What if I were to set up an 'if' conditional in cron saying, (in cron speak of course) if multiple instances of qflushIN/OUT are running, kill all instances, then if neither qflushIN or qflushOUT are running, ping 10.0.0.1, if it's reachable, run qflushIN, else run qflushOUT? Then I can have that script check up on qflush* 3-4 times a day.

That way if it's running fine, it will be uninterrupted, otherwise, it will clean the slate and start over.

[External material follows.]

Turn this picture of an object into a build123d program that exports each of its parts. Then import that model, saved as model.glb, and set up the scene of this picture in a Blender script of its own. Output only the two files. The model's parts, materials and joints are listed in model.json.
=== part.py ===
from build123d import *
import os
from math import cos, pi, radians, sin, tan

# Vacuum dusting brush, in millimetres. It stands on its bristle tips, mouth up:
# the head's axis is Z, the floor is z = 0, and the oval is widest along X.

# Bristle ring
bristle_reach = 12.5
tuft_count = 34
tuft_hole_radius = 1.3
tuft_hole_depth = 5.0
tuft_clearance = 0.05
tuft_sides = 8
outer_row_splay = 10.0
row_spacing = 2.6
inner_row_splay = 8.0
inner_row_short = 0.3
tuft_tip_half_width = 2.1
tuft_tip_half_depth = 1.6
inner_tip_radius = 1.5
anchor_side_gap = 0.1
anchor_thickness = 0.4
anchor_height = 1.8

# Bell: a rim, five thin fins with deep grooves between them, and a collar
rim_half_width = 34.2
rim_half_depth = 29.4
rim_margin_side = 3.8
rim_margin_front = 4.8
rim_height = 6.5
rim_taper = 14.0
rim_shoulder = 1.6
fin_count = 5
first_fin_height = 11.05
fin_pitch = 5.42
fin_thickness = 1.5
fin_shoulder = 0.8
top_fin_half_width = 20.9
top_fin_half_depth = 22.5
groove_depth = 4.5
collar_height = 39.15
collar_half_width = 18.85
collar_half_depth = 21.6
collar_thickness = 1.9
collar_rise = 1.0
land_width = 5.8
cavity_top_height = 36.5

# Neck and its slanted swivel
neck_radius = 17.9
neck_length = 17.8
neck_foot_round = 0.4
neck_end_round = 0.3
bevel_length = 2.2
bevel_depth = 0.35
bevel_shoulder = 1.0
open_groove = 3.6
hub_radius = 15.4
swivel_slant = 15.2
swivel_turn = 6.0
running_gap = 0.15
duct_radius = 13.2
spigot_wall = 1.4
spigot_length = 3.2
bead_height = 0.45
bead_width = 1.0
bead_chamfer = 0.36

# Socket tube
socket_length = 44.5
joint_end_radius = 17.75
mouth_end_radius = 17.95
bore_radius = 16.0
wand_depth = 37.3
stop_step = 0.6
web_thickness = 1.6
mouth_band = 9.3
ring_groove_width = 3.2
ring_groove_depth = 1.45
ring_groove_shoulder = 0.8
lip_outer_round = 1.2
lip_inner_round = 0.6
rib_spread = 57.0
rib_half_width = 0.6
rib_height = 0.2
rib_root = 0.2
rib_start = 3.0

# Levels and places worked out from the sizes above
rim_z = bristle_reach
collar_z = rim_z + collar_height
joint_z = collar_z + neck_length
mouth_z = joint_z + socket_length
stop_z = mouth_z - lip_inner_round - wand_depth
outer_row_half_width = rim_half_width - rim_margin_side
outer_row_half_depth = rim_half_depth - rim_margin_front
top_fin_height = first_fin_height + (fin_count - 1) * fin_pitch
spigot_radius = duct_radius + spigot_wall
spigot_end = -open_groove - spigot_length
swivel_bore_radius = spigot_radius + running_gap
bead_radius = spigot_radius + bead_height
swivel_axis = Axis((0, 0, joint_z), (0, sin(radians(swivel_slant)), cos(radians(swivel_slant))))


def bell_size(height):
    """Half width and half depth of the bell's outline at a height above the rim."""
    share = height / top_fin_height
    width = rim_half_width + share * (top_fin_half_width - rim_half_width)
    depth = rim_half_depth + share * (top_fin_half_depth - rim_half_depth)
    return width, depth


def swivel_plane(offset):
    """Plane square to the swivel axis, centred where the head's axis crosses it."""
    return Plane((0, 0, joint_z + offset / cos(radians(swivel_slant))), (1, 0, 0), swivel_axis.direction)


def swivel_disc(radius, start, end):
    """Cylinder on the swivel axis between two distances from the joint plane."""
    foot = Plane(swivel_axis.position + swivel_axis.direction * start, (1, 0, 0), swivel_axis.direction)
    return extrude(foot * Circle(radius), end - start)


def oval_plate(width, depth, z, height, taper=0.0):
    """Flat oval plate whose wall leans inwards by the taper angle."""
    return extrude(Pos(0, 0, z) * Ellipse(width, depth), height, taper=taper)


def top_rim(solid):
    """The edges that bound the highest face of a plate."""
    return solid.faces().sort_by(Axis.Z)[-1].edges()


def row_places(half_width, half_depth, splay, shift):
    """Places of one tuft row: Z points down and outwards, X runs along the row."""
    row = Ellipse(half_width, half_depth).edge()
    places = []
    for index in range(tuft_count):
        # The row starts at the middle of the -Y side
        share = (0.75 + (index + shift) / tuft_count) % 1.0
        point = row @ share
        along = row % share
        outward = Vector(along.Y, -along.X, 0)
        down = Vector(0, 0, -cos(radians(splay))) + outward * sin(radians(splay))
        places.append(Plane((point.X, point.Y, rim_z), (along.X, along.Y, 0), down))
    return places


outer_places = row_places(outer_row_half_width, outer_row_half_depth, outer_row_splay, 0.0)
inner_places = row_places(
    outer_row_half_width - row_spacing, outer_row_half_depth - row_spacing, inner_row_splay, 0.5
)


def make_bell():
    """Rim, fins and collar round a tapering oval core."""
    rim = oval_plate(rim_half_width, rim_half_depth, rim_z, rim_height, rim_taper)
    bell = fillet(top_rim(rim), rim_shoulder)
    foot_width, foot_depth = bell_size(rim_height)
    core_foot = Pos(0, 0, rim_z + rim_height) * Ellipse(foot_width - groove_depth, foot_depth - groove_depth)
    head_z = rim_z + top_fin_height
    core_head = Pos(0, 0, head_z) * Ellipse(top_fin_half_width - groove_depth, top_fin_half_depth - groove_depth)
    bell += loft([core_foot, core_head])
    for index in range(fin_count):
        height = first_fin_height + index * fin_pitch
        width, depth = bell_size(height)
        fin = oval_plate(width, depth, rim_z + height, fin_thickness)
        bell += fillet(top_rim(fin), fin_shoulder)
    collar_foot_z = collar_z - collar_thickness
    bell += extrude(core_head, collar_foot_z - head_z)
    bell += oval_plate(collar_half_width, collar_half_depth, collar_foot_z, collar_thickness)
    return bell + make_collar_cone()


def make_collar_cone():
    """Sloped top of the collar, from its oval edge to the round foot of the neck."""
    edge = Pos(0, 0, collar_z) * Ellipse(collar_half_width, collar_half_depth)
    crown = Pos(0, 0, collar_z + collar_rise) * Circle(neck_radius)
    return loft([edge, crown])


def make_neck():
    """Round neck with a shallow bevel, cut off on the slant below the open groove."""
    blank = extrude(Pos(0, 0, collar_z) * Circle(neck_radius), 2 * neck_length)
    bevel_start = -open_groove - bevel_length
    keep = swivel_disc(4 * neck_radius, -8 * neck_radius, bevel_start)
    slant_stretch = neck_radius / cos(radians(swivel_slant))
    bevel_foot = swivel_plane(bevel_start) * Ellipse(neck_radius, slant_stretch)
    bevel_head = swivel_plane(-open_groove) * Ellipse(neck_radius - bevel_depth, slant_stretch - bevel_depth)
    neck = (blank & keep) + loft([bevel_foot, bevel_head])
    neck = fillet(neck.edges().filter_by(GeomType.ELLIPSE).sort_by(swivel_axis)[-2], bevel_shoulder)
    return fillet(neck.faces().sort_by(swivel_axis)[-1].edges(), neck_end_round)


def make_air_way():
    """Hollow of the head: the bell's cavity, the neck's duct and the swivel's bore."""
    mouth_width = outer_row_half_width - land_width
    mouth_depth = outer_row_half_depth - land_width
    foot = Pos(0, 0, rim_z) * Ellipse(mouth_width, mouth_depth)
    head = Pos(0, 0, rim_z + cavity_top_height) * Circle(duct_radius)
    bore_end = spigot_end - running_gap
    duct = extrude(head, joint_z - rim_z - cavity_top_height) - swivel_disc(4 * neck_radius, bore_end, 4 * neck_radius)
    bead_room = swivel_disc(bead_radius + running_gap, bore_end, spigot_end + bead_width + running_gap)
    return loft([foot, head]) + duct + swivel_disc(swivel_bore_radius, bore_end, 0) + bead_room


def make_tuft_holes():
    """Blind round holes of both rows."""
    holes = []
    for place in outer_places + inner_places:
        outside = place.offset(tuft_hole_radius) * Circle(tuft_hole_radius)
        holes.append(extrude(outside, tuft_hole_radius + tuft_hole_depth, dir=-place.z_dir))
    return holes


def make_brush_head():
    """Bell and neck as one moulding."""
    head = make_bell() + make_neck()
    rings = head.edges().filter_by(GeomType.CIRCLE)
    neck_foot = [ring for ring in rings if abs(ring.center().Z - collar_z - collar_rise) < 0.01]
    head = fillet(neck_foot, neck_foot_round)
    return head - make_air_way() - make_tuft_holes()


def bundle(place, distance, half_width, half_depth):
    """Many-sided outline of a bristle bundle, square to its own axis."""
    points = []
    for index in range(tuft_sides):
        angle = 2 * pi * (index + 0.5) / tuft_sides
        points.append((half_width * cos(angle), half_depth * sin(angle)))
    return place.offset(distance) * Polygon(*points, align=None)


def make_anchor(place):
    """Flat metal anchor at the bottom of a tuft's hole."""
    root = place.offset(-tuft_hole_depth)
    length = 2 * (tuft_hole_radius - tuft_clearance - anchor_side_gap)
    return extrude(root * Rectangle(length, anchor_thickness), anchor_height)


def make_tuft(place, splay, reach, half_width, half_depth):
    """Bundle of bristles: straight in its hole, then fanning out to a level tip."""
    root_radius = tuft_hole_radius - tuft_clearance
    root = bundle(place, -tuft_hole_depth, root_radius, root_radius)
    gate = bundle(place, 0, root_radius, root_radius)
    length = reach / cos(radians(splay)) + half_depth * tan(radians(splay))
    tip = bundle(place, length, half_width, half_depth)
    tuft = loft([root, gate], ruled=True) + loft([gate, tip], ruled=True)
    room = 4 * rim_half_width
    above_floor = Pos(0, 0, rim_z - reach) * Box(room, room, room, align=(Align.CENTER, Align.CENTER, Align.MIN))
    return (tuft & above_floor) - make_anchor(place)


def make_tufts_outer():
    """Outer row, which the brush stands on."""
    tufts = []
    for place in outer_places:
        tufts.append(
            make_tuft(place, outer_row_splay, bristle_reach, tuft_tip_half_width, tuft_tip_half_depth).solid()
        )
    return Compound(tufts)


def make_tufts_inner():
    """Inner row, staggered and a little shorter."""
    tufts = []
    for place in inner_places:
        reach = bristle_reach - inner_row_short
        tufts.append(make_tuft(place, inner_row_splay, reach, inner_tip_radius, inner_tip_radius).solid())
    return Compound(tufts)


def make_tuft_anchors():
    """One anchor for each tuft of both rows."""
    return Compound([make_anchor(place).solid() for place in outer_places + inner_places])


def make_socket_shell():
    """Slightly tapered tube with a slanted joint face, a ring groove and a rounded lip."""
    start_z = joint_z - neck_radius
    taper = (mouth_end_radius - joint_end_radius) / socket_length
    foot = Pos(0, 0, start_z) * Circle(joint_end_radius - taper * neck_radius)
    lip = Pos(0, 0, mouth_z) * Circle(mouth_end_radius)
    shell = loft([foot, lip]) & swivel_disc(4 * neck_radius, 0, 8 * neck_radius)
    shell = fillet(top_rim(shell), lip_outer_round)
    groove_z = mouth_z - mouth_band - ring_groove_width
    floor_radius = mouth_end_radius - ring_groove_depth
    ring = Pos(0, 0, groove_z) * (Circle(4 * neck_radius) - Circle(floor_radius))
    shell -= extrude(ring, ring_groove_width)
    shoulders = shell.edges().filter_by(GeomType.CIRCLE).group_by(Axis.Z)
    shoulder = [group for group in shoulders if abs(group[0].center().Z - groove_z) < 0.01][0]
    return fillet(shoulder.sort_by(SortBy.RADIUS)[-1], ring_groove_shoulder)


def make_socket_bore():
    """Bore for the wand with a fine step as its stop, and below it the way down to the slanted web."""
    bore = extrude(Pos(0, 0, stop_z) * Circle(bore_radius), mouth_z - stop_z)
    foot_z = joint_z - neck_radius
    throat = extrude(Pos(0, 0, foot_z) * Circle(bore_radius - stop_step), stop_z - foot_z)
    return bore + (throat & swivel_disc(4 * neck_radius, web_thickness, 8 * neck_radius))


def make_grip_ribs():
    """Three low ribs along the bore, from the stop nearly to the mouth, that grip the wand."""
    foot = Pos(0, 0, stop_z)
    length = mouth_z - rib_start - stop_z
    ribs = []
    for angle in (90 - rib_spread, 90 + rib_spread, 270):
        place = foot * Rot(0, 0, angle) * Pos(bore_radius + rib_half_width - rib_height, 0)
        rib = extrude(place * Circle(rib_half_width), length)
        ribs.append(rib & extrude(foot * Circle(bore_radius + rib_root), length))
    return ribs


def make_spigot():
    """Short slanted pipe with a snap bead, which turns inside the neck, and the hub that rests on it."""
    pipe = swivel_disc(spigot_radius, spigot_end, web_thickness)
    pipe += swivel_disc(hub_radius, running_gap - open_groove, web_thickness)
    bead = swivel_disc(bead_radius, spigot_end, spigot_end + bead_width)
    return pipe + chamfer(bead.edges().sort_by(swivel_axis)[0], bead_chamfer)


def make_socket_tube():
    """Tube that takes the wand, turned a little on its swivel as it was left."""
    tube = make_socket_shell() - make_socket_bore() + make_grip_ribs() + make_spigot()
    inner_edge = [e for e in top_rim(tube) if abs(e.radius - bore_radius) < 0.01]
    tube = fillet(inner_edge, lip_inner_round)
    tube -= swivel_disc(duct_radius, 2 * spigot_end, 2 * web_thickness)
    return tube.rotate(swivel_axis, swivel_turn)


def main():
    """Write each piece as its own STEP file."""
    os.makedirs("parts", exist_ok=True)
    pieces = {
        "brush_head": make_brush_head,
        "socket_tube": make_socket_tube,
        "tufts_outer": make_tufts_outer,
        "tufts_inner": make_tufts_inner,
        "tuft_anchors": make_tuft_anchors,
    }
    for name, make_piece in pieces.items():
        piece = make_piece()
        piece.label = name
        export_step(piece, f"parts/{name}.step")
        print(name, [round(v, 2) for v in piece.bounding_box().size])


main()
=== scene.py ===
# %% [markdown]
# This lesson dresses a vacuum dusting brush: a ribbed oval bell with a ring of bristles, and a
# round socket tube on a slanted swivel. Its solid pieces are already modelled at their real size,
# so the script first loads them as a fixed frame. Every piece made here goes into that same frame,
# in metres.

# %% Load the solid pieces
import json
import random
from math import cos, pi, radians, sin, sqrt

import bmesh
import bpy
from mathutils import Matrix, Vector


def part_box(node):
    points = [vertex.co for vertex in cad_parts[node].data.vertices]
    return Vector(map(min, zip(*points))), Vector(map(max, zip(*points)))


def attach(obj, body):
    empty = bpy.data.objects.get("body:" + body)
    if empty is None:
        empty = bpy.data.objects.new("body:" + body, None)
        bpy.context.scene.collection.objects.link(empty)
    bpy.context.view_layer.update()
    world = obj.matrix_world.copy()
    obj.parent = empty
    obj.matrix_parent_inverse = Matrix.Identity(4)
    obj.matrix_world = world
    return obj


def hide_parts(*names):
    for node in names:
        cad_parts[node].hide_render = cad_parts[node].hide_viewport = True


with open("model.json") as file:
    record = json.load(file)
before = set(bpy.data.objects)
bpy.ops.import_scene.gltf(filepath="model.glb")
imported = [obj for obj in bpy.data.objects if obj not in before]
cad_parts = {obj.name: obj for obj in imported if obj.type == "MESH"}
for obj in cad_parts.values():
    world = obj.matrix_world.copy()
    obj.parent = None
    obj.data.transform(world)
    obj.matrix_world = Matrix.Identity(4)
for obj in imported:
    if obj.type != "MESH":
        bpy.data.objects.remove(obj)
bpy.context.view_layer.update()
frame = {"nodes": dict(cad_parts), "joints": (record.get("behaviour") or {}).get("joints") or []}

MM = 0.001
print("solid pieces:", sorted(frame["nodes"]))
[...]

The next thing I need to learn is how to create and set up a detailed log creation, and have it emailed to me, so I can be made aware of any undesirable activity. I assume that O'Reilly's Using Bash will get there eventually, but if you know any good sources I'm all ears.

Thanks again.
Sam

keefaz · 07-08-2004, 12:19 PM

You can add in your qflushIN and qflushOUT script at the top :

Code:

echo $$ > /var/run/$0.pid

and at the bottom :

Code:

rm -f /var/run/$0.pid

$$ : pid of current script
$0 : current script name

So you have a way to know if script is running by (for example with qflushIN) :

Code:

if [ -f /var/run/qflushIN.pid ]; then
    echo "script qflushIN is running, now I will kill it"
    kill $(cat /var/run/qflushIN.pid)
    rm -f /var/run/qflushIN.pid
fi

Maybe with a third script

Dark_Helmet · 07-08-2004, 01:40 PM

Now you've got me thinking about this, and I'm the type that can't rest until I come up with some kind of solution. Curse you both!

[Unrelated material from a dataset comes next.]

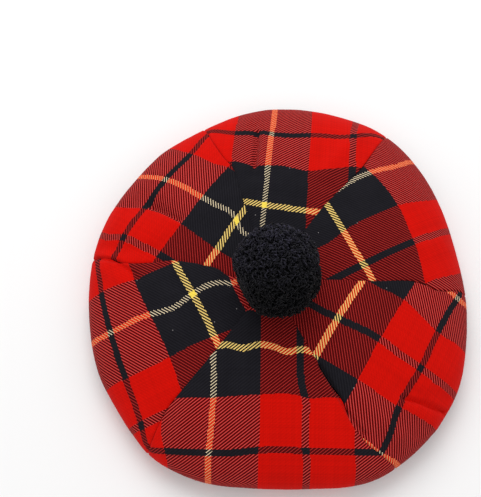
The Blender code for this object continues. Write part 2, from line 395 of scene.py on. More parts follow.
# %% Mix the colours of two crossing threads
def crossed_colour(tree, running, crossing, running_shows, crossing_shows, tops):
    """The colour seen where a running and a crossing thread meet, with painted shade and highlight.
    """
    running_red, running_green = red_and_green(tree, running)
    crossing_red, crossing_green = red_and_green(tree, crossing)
    contrast = sums(tree, "SUBTRACT", crossing_red, running_red)
    red_on_black = sums(tree, "GREATER_THAN", sums(tree, "ABSOLUTE", contrast), FAR_APART)
    red_crosses = sums(tree, "MAXIMUM", contrast, 0.0)
    red_runs = sums(tree, "MULTIPLY", sums(tree, "MINIMUM", contrast, 0.0), RED_UNDER_YELLOW)
    both_yellow = sums(tree, "GREATER_THAN", sums(tree, "MULTIPLY", running_green, crossing_green),
                       BOTH_YELLOW)
    orange_running = sums(tree, "MULTIPLY", sums(tree, "MULTIPLY", red_crosses, running_green),
                          RED_OVER_YELLOW)
    orange_crossing = sums(tree, "MULTIPLY", red_runs, crossing_green)

    def where_red_on_black(much):
        return sums(tree, "MULTIPLY", red_on_black, much)

    # painted shade: the darker of the two colours fills the gaps between floats, darker still by
    # yellow
    gap = blended(tree, "DARKEN", 1.0, running, crossing)
    gap = blended(tree, "MULTIPLY", orange_running, gap, YELLOW_SHADE)
    running = blended(tree, "MULTIPLY", orange_running, running, ORANGE_RUNNING)
    running = blended(tree, "MIX", where_red_on_black(RUNNING_SHADED), running, gap)
    running = blended(tree, "ADD", where_red_on_black(RUNNING_HIGHLIGHT), running, TOPS_HIGHLIGHT)
    crossing = blended(tree, "MULTIPLY", orange_crossing, crossing, ORANGE_CROSSING)
    crossing = blended(tree, "MIX", where_red_on_black(CROSSING_SHADED), crossing, gap)
    # painted highlight on the tops of red threads that cross black ones
    pale = sums(tree, "MULTIPLY", sums(tree, "MULTIPLY", red_crosses, tops), red_on_black)
    crossing = blended(tree, "ADD", pale, crossing, TOPS_HIGHLIGHT)
    crossing = blended(tree, "ADD", orange_running, crossing, YELLOW_FLUFF)

    seen = blended(tree, "MIX", running_shows, gap, running)
    seen = blended(tree, "MIX", crossing_shows, seen, crossing)
    seen = blended(tree, "MIX", both_yellow, seen, BRIGHT_YELLOW)
    dark = sums(tree, "LESS_THAN", red_and_green(tree, seen)[0], STILL_DARK)
    return blended(tree, "MIX", where_red_on_black(dark), seen, RED_FLUFF)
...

This is how I would do things. I'm sure there are untold other ways that make more/less sense and are more/less efficient (my usual disclaimer).

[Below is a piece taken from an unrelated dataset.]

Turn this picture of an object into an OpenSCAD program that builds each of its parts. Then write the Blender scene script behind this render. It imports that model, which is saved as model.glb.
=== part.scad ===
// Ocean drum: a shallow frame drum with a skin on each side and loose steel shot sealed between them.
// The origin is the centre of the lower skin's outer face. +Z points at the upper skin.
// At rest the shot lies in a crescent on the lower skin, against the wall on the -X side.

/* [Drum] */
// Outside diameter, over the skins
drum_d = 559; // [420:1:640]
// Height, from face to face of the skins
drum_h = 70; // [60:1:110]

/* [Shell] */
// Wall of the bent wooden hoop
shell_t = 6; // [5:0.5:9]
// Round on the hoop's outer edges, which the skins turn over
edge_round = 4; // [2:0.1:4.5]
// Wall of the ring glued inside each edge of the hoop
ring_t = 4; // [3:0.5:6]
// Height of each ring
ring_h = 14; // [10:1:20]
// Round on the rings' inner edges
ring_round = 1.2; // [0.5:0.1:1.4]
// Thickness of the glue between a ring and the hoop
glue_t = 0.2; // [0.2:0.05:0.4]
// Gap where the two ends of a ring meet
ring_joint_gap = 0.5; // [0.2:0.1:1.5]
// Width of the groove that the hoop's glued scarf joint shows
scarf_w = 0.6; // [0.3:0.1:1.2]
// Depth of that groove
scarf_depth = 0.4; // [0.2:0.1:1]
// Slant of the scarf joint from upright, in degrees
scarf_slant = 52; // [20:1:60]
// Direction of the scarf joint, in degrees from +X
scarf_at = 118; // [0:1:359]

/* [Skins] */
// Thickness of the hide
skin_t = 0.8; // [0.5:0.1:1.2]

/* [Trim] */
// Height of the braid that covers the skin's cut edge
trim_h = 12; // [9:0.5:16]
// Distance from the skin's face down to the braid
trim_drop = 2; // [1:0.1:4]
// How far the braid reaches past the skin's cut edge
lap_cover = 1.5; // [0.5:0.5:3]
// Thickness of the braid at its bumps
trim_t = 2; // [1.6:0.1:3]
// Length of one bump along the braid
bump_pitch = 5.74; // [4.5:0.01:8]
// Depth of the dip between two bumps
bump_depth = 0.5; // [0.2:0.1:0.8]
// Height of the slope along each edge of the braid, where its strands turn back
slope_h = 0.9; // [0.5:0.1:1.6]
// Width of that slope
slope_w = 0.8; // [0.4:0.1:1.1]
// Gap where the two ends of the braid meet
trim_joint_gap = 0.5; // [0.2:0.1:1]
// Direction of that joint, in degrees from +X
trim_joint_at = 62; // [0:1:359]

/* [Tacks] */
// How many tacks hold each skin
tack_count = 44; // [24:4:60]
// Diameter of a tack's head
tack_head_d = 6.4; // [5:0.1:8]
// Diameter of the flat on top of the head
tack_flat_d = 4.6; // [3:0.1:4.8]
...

One script - two basic usages:
qflush local [local_ip]
qflush external [mailserver_ip]

Code:

#!/bin/bash

# default ip address for internal ping target
default_internal_ip="10.0.0.1"

# default ip address for external mailserver
# !!!! this needs to be changed to work with your ISP !!!!
default_external_ip="12.34.56.789"

# These define the keywords that tell the script how to operate
local_mode="local"
external_mode="external"

######################################################################
# Function: display_usage
######################################################################
function display_usage
{
  command_base=$(basename ${0})
  cat << EOF
============================================= 
Basic usage statement: ${command_base} (${local_mode}|${external_mode}) [ip_address]
============================================= 
Mode: ${local_mode}
  This mode performs internal network mail maintenance
  The optional ip_address field specifies the local server to contact
    default: ${default_internal_ip}

Mode: ${external_mode}
  This mode contacts an external mail server to send/recevie mail
  The options ip_address field specifies the external mail server to contact
    default: ${default_external_ip}
EOF
}

######################################################################
# Function: execute_local_mode
######################################################################
function execute_local_mode
{
  ping -c 1 ${server_address} | grep "1 packets received" 1>/dev/null 2>/dev/null

  # As the last command in the pipe sequence, grep is responsible for
  # returning exit status.
  #   0 = match found
  #   anything else = no match or error
  # Exit status is stored in $?
  command_result=$?

  if [ ${command_result} -ne 0 ] ; then
    echo "Error: Could not ping ${server_address}."
    echo "  This attempt has failed."
    exit 2
  else
    /var/qmail/bin/qmail-tcpok
    qmailctl flush
  fi
}

######################################################################
# Function: execute_external_mode
######################################################################
function execute_external_mode
{
  ping -c 1 ${server_address} | grep "1 packets received" 1>/dev/null 2>/dev/null

  # As the last command in the pipe sequence, grep is responsible for
  # returning exit status.
  #   0 = match found
  #   anything else = no match or error
  # Exit status is stored in $?
  command_result=$?

  if [ ${command_result} -ne 0 ] ; then
    echo "Error: Could not ping ${server_address}."
    echo "  This attempt has failed."
    exit 2
  else
    /var/qmail/bin/qmail-tcpok
    qmailctl flush
    fetchmail -f /etc/fetchmail.conf
  fi
}

######################################################################
# Start of the main script
######################################################################

# Check that we were given at least a mode of operation
if [ $# -eq 0 ] ; then
  display_usage
  exit 1
fi

# Command line looks to be ok. Pull out the mode of operation from
# the first argument
op_mode=${1}

# Does the second argument exist? Use it if it does. Otherwise,
# use the default value based on the mode chosen
if [ ! -z "${2}" ] ; then
  server_address="${2}"
else
  if [ "${op_mode}" = "${local_mode}" ] ; then
    server_address=${default_internal_ip}
  else
    server_address=${default_external_ip}
  fi
fi

# Basically a big if statement. Execute the actions based on the
# chosen mode of operation.
# If the mode on the command line does not match a known mode,
# print an error and inform the user of the usage.
case ${op_mode} in

  ${local_mode})
    execute_local_mode
    ;;

  ${external_mode})
    execute_external_mode
    ;;

  *)
    echo "Error: Unrecognized mode (${op_mode}). Displaying usage and exiting."
    display_usage
    exit 1
    ;;

esac

exit 0

Ok, you can give that a go if you like, but I make no guarantees... mainly because I don't have your environment to test on. So the script might need a little tweaking. Hopefully it's fairly easy to follow (if not overkill for its purpose).

To use this script, I suggest setting up two cron jobs. One for local and one for external. Something like this in the crontab file:

Code:

SHELL=/bin/bash

0-50/10 * * * * /path/to/script local
5-55/10 * * * * /path/to/script external

That will run the "internal" version every 10 minutes at :00. :10, :20, etc. It will run the "external" version every 10 minutes as well, but at :05, :15, :25, etc. That way, the scripts won't run simultaneously and prevent any possible confusion between them.